When I first published this list in 2016, I concluded in part with this:
So, does all this mean Wikipedia is perfect? Heck, no! What I mean is that it’s an excellent place not just to soak up the sum of all human knowledge, but also to learn how to conduct oneself in a society riven with conflict and ambiguity, where might sometimes seems to make right and in the end all one can really be certain about having the power to safeguard is one’s own integrity. Maybe that's a dim view of the world, but when you consider all the bad things that happen every day, you know, getting into (and out of) an edit war on Wikipedia is a relatively safe and surprisingly practical way to learn some key lessons about life.
A lot has changed in ten years’ time, but my “dim view of the world” unfortunately has proven to be the right one. It’s hard to remember now, but by mid-2016 it had become fashionable to declare it the worst year ever. For a time it was partly a joke, based on a series of unexpected celebrity deaths: David Bowie, Prince, Alan Rickman. But things got worse: a second major terrorist attack in France—the Bataclan massacre was just the November before—and the original version of this post was published one month after the Pulse nightclub shooting and two weeks after the Brexit vote.

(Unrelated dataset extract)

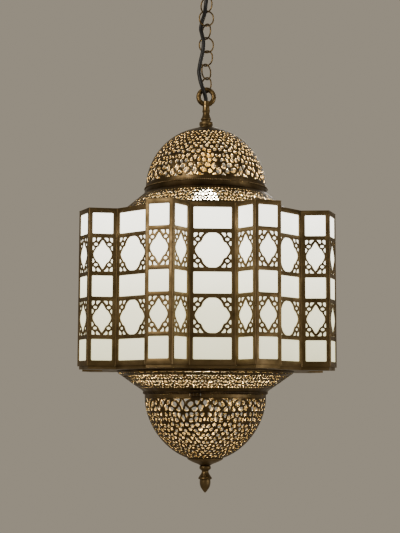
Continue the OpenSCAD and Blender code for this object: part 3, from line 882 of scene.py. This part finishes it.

Now it’s January 2026, and—stop me if you’ve heard this one—the world has never felt more on edge. But this time no one is joking. The instability owes more to geopolitics, including the continuing Russia–Ukraine war, and much of it emanates from an unpopular, unrestrained U.S. government: Minneapolis, Venezuela, Greenland, Iran, even CBS News—while artificial intelligence and other changes threaten mass culture and maybe even our shared reality.
Not even Wikipedia is insulated from these changes. The world has grown more hostile to it and more dependent on it at the same time. The open web Jimbo built it upon can no longer be taken for granted. Twenty-five years on, we still have much to learn from Wikipedia—and more to lose than we once imagined.
At time of first publication, in July 2016, the number was 5.2 million.